WORK REQUIRED » Reproduce the material in full, exactly as written.

RAW DATA »
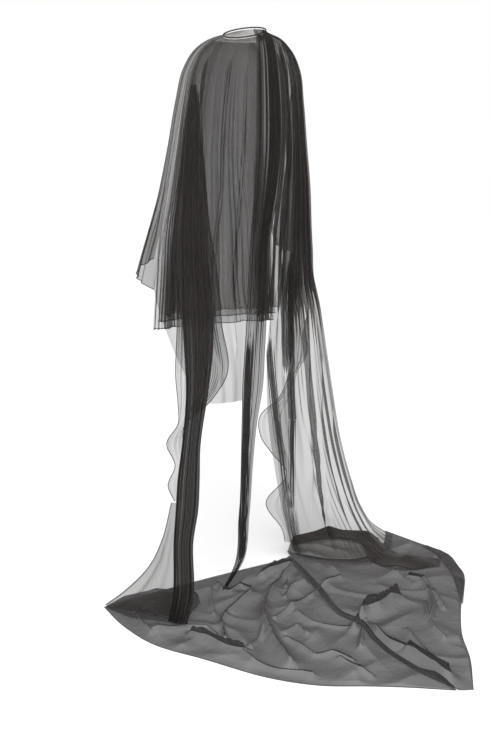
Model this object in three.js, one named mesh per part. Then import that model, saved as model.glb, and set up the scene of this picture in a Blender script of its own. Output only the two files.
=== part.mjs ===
// A sheer evening kaftan with a train, hanging as it is worn.
// Millimetres, +Z up. The wearer faces -Y, the wearer's left is +X, and the
// origin lies between the shoulders, where the wearer carries the garment.
import * as THREE from 'three';

// Driving sizes.
const SHOULDER_HEIGHT = 1440; // origin above the floor
const CLOTH = 1.4; // thickness of a cloth wall
const SEAM = 1; // each piece stops this far short of the seam line
const MITRE_LIMIT = 2; // longest mitre of a pleat's edge, in wall thicknesses
const PLEAT_SPREAD = 0.25; // unevenness of the pleats' spacing
const PLEAT_SIZES = 0.3; // unevenness of the pleats' depth

// The neckline is an ellipse that rises towards the back.
const NECK = { halfWidth: 57, halfDepth: 56, middle: 2, height: 1491, rise: 10 };
const BINDING = { radius: 3, lift: 5.5, steps: 40, sides: 6 };
const TAB = { width: 26, height: 14, thickness: 1.2, angle: 101, gap: 2.2, drop: 20 };

// The front's three layers lie one inside the other.
const LAYERS = [
  { name: 'front_outer', depth: 0, shorter: 0 },
  { name: 'front_middle', depth: 1, shorter: 24 },
  { name: 'front_under', depth: 2, shorter: 46 },
];
const LAYER_TAPER = 0.45; // how much narrower a layer is at each side, by its depth

// Every table below has one row for each section of a piece, from the top to
// the hem. A section runs anticlockwise, seen from above, from its near edge to
// its far edge. Heights are above the floor, bulge is how far the middle stands
// out, and fold is the depth of the pleats to each side.
const SECTION = ['height', 'x', 'y', 'farHeight', 'farX', 'farY', 'bulge', 'fold'];

const SLEEVE = table(SECTION,
  [1474, 84, -46, 1480, 101, 28, 14, 0.6],
  [1445, 116, -62, 1447, 148, 32, 22, 1],
  [1400, 136, -76, 1400, 182, 28, 24, 1.5],
  [1320, 150, -90, 1320, 202, 20, 24, 2],
  [1200, 165, -104, 1200, 222, 12, 26, 3],
  [1080, 184, -112, 1080, 244, 2, 32, 4],
  [960, 210, -114, 960, 274, -20, 38, 5],
  [930, 221, -113, 890, 287, -27, 42, 5],
  [903, 230, -112, 834, 296, -30, 46, 6]);

const FRONT_SECTION = ['leftHeight', 'rightHeight', 'left', 'right', 'y', 'bulge', 'step', 'fold'];
const FRONT = table(FRONT_SECTION,
  [1474, 1474, 84, 84, -46, 24, 6, 1],
  [1445, 1445, 116, 116, -62, 24, 7, 1.5],
  [1400, 1400, 136, 136, -76, 28, 8, 2],
  [1320, 1320, 150, 150, -90, 32, 10, 3],
  [1200, 1200, 165, 165, -104, 34, 12, 4],
  [1080, 1080, 184, 184, -112, 30, 13, 4.5],
  [960, 960, 210, 210, -114, 30, 14, 5],
  [860, 860, 217, 222, -119, 28, 15, 6],
  [760, 760, 219, 238, -130, 22, 15, 7],
  [700, 664, 217, 256, -140, 14, 15, 8]);

const BACK_LEFT = table(SECTION,
  [1480, 101, 28, 1478, 24, 73, 12, 0.5],
  [1447, 148, 32, 1445, 30, 83, 16, 1],
  [1400, 182, 28, 1400, 36, 90, 20, 1],
  [1320, 202, 20, 1320, 42, 96, 24, 1.5],
  [1200, 222, 12, 1200, 50, 102, 28, 2],
  [1080, 244, 2, 1080, 62, 106, 36, 3],
  [960, 274, -20, 960, 78, 110, 44, 4],
  [890, 287, -27, 860, 92, 117, 46, 4],
  [834, 296, -30, 760, 105, 125, 46, 4],
  [690, 302, 50, 660, 118, 130, 32, 4],
  [570, 288, 116, 560, 132, 136, 16, 4],
  [550, 287, 119, 534, 134, 137, 14, 4]);

const BACK_GATHER = table(SECTION,
  [1478, 24, 73, 1478, -42, 71, 2, 5],
  [1445, 30, 83, 1445, -46, 80, 3, 7],
  [1400, 36, 90, 1400, -50, 86, 3, 8],
  [1320, 42, 96, 1320, -54, 93, 3, 9],
  [1200, 50, 102, 1200, -52, 99, 3, 9],
  [1080, 62, 106, 1080, -30, 104, 3, 9],
  [960, 78, 110, 960, 2, 108, 2, 9],
  [860, 92, 117, 860, 12, 112, 2, 9],
  [760, 105, 125, 760, 24, 118, 1, 9],
  [660, 118, 130, 660, 36, 124, 0, 9],
  [560, 132, 136, 560, 50, 131, 0, 9],
  [460, 136, 139, 460, 79, 138, 0, 9],
  [360, 141, 140, 360, 94, 139, 0, 9],
  [200, 150, 141, 200, 110, 140, 0, 8],
  [70, 166, 142, 70, 134, 141, 0, 7],
  [8, 218, 146, 8, 190, 136, 0, 5]);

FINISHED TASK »
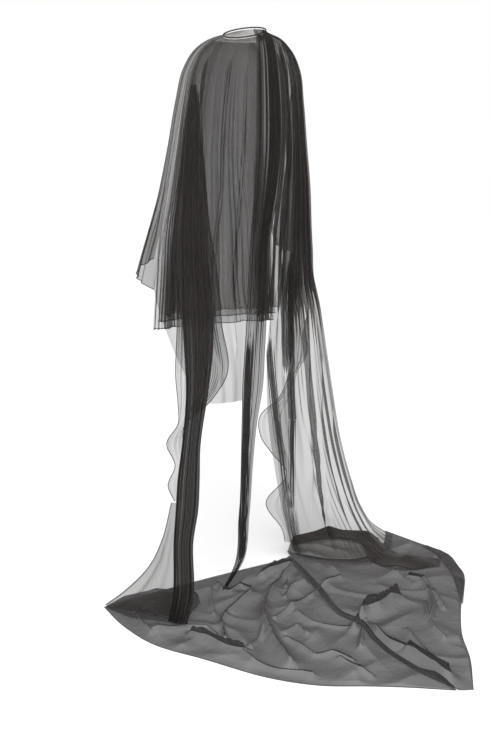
Model this object in three.js, one named mesh per part. Then import that model, saved as model.glb, and set up the scene of this picture in a Blender script of its own. Output only the two files.
=== part.mjs ===
// A sheer evening kaftan with a train, hanging as it is worn.
// Millimetres, +Z up. The wearer faces -Y, the wearer's left is +X, and the
// origin lies between the shoulders, where the wearer carries the garment.
import * as THREE from 'three';

// Driving sizes.
const SHOULDER_HEIGHT = 1440; // origin above the floor
const CLOTH = 1.4; // thickness of a cloth wall
const SEAM = 1; // each piece stops this far short of the seam line
const MITRE_LIMIT = 2; // longest mitre of a pleat's edge, in wall thicknesses
const PLEAT_SPREAD = 0.25; // unevenness of the pleats' spacing
const PLEAT_SIZES = 0.3; // unevenness of the pleats' depth

// The neckline is an ellipse that rises towards the back.
const NECK = { halfWidth: 57, halfDepth: 56, middle: 2, height: 1491, rise: 10 };
const BINDING = { radius: 3, lift: 5.5, steps: 40, sides: 6 };
const TAB = { width: 26, height: 14, thickness: 1.2, angle: 101, gap: 2.2, drop: 20 };

// The front's three layers lie one inside the other.
const LAYERS = [
  { name: 'front_outer', depth: 0, shorter: 0 },
  { name: 'front_middle', depth: 1, shorter: 24 },
  { name: 'front_under', depth: 2, shorter: 46 },
];
const LAYER_TAPER = 0.45; // how much narrower a layer is at each side, by its depth

// Every table below has one row for each section of a piece, from the top to
// the hem. A section runs anticlockwise, seen from above, from its near edge to
// its far edge. Heights are above the floor, bulge is how far the middle stands
// out, and fold is the depth of the pleats to each side.
const SECTION = ['height', 'x', 'y', 'farHeight', 'farX', 'farY', 'bulge', 'fold'];

const SLEEVE = table(SECTION,
  [1474, 84, -46, 1480, 101, 28, 14, 0.6],
  [1445, 116, -62, 1447, 148, 32, 22, 1],
  [1400, 136, -76, 1400, 182, 28, 24, 1.5],
  [1320, 150, -90, 1320, 202, 20, 24, 2],
  [1200, 165, -104, 1200, 222, 12, 26, 3],
  [1080, 184, -112, 1080, 244, 2, 32, 4],
  [960, 210, -114, 960, 274, -20, 38, 5],
  [930, 221, -113, 890, 287, -27, 42, 5],
  [903, 230, -112, 834, 296, -30, 46, 6]);

const FRONT_SECTION = ['leftHeight', 'rightHeight', 'left', 'right', 'y', 'bulge', 'step', 'fold'];
const FRONT = table(FRONT_SECTION,
  [1474, 1474, 84, 84, -46, 24, 6, 1],
  [1445, 1445, 116, 116, -62, 24, 7, 1.5],
  [1400, 1400, 136, 136, -76, 28, 8, 2],
  [1320, 1320, 150, 150, -90, 32, 10, 3],
  [1200, 1200, 165, 165, -104, 34, 12, 4],
  [1080, 1080, 184, 184, -112, 30, 13, 4.5],
  [960, 960, 210, 210, -114, 30, 14, 5],
  [860, 860, 217, 222, -119, 28, 15, 6],
  [760, 760, 219, 238, -130, 22, 15, 7],
  [700, 664, 217, 256, -140, 14, 15, 8]);

const BACK_LEFT = table(SECTION,
  [1480, 101, 28, 1478, 24, 73, 12, 0.5],
  [1447, 148, 32, 1445, 30, 83, 16, 1],
  [1400, 182, 28, 1400, 36, 90, 20, 1],
  [1320, 202, 20, 1320, 42, 96, 24, 1.5],
  [1200, 222, 12, 1200, 50, 102, 28, 2],
  [1080, 244, 2, 1080, 62, 106, 36, 3],
  [960, 274, -20, 960, 78, 110, 44, 4],
  [890, 287, -27, 860, 92, 117, 46, 4],
  [834, 296, -30, 760, 105, 125, 46, 4],
  [690, 302, 50, 660, 118, 130, 32, 4],
  [570, 288, 116, 560, 132, 136, 16, 4],
  [550, 287, 119, 534, 134, 137, 14, 4]);

const BACK_GATHER = table(SECTION,
  [1478, 24, 73, 1478, -42, 71, 2, 5],
  [1445, 30, 83, 1445, -46, 80, 3, 7],
  [1400, 36, 90, 1400, -50, 86, 3, 8],
  [1320, 42, 96, 1320, -54, 93, 3, 9],
  [1200, 50, 102, 1200, -52, 99, 3, 9],
  [1080, 62, 106, 1080, -30, 104, 3, 9],
  [960, 78, 110, 960, 2, 108, 2, 9],
  [860, 92, 117, 860, 12, 112, 2, 9],
  [760, 105, 125, 760, 24, 118, 1, 9],
  [660, 118, 130, 660, 36, 124, 0, 9],
  [560, 132, 136, 560, 50, 131, 0, 9],
  [460, 136, 139, 460, 79, 138, 0, 9],
  [360, 141, 140, 360, 94, 139, 0, 9],
  [200, 150, 141, 200, 110, 140, 0, 8],
  [70, 166, 142, 70, 134, 141, 0, 7],
  [8, 218, 146, 8, 190, 136, 0, 5]);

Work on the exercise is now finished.